1 T fresh chopped chives

pinch of cayenne

2 c. Bechamel

1/2 lb. fresh mozarella, sliced

1/3 c. Fontina, grated

1/3 c. asagio, freshly grated

1/3 c. pecorino romano, freshly grated

For the Béchamel…

2 c. milk

1/4 c. chopped onion

1 bay leaf

pinch of salt

a few cranks of freshly ground pepper

4 T unsalted butter

1/4 c. all-purpose flour

a bit of freshly grated nutmeg

a bit of cayenne

To make the Béchamel…

To a medium saucepan, add the milk, onion, bay leaf, and seasonings.  Over medium heat, bring to a low simmer, stirring occasionally until reduced by a quarter.  Pour through a fine-meshed strainer and set aside.  Heat the milk in the microwave so that it’s not quite hot and have it ready to pour.

Rinse out the sauce pan and melt the butter over medium heat, stirring in the flour and over low heat stirring, allow to cook 2-3 minutes to get the floury taste from it.  After it’s bubbling, whisk quickly while pouring the milk into the flour mixture.  It will immediately begin to thicken, so keep stirring until all of the milk is incorporated.  Over low heat and stirring occasionally, continue to cook for 20 minutes until very thick.  Set aside until ready to use.

To make the lasagne…

Prepare the zucchini first by heating the oven to 450 degrees F.  On a parchment lined baking sheet, arrange zucchini slices in a single layer and drizzle with olive oil.  Sprinkle lightly with salt and pepper.  Bake for about 5 minutes, or until the slices are dry and beginning to brown.  Remove from oven and allow to cool.  Turn the oven heat down to 350 degrees F.

Saute the leeks and onions in a bit of the olive oil until softened, about 5 minutes, and remove from the heat.  Mix the ricotta with the lemon zest, chives, pinch of cayenne and salt in a small  bowl and set aside.  Have the frozen peas ready.

Spray a 9×13″ pan lightly with oil and spoon a liberal amount of the Béchamel into the pan.  Spread over the bottom surface area.  Layer the no-boil pasta over the top of the Béchamel — about 1/3 of the noodles.  Spread a third of the ricotta mixture over the noodles, a third of the onion-leek mixture, over the ricotta, a third of the frozen peas, and 7-8 strips of the zucchini.  Sprinkle a bit of the minced garlic over the zucchini and lightly season with salt and pepper.

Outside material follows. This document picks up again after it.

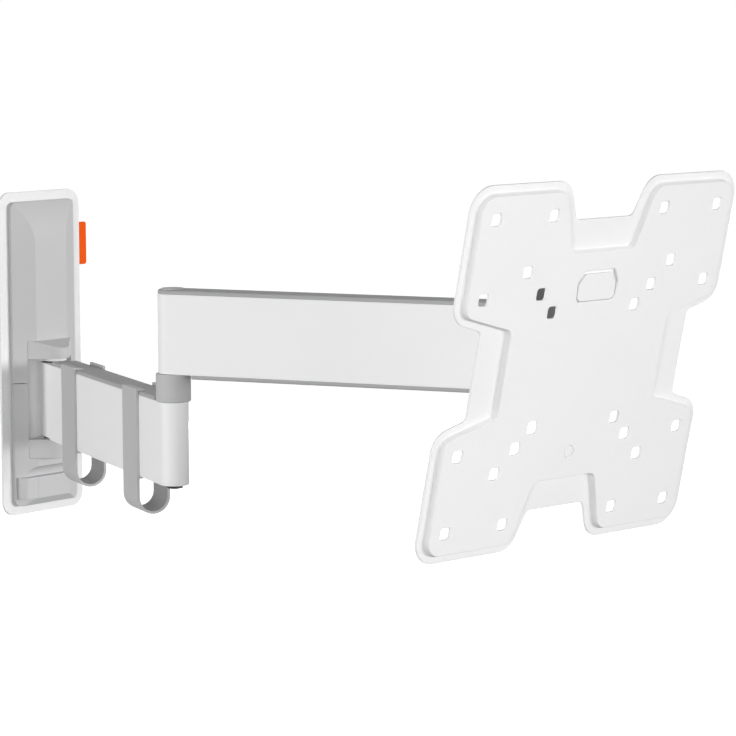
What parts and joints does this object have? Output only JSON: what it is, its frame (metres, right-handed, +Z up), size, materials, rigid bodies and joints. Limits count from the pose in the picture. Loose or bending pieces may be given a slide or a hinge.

Repeat twice, ending with the last zucchini strips.  To finish, layer the fresh mozzarella slices over the top of the zucchini, add the grated asagio and pecorino romano, and finish with the remainder of the Bechamel.

Bake about 40-45 minutes or until the lasagne is bubbling and beginning to brown.  Allow to sit at least 15 minutes before serving.


Notes:

  • Béchamel is a versatile sauce which can be used to make great macaroni and cheese, or sausage “gravy” and biscuits to name a few simple dishes I grew up with.  My mother called it “white sauce” though, and that works for me.  Think equal parts butter to flour and then add milk and seasonings and she was ready to go with it.  I know she’d scratch her head over the cooking time in this recipe, as did I, because I thought it would be burnt, but it wasn’t.  Very, very thick?  Yes, so there’s no “drizzling” with this as the original recipe directs.  It’s tasty stuff, though.
  • the kitchn has a great piece on “Soup to Souffle:  6 Ways to Use Béchamel” for more ideas on what Béchamel can be used for
  • This absolutely wonderful recipe was adapted from “Spring Vegetable Lasagne” as published in Frank Sitt’s Bottega Favorita:  A Southern Chef’s Love Affair With Italian Food.  The flavor is mild and satisfying without that cheese overload I don’t appreciate in some of the more traditional lasagne recipes I’ve tried over the years.  The peas and zucchini work nicely together with the sweetness of the onions and leeks.  Very nice.
  • The original recipe calls for whole milk ricotta, a whole pound of fresh mozzarella, and whole milk for the Béchamel, but I used low-fat milk, ricotta, and only half the quantity of mozzarella.  It was quite tasty.
  • I haven’t had great results with some brands of no-boil noodles, but the 365 brand from Whole Foods surprised me (no I’m not being paid to say that).  Often when I bake pasta, I use regular noodles without boiling, and they work fine as long as the filling is moist enough.  I don’t think that would work in this recipe because it’s not floating in the sauce (which is fine by me).  To use regular noodles, boil them until al dente, drain, and lay on a clean towel until used in the recipe and bake as directed above.
  • If you don’t want a pronounced garlic flavor, then saute the garlic with the onions and leeks to mellow it out.
  • I was tempted to add some sauteed mushrooms to this and decided not to, but know I’d love it.
  • This is one of those forgiving recipes I’m sure you could do just about anything with with respect to ingredients and quantities.  There are quite a few steps, but it really doesn’t take that much time to construct.
  • Make it ahead as written, allow it to cool at room temperature, then cover and chill.
  • To freeze, cool and cut into about 6 big sections, then wrap well.  To serve after freezing, thaw in the microwave before reheating.  Very tasty like this as well.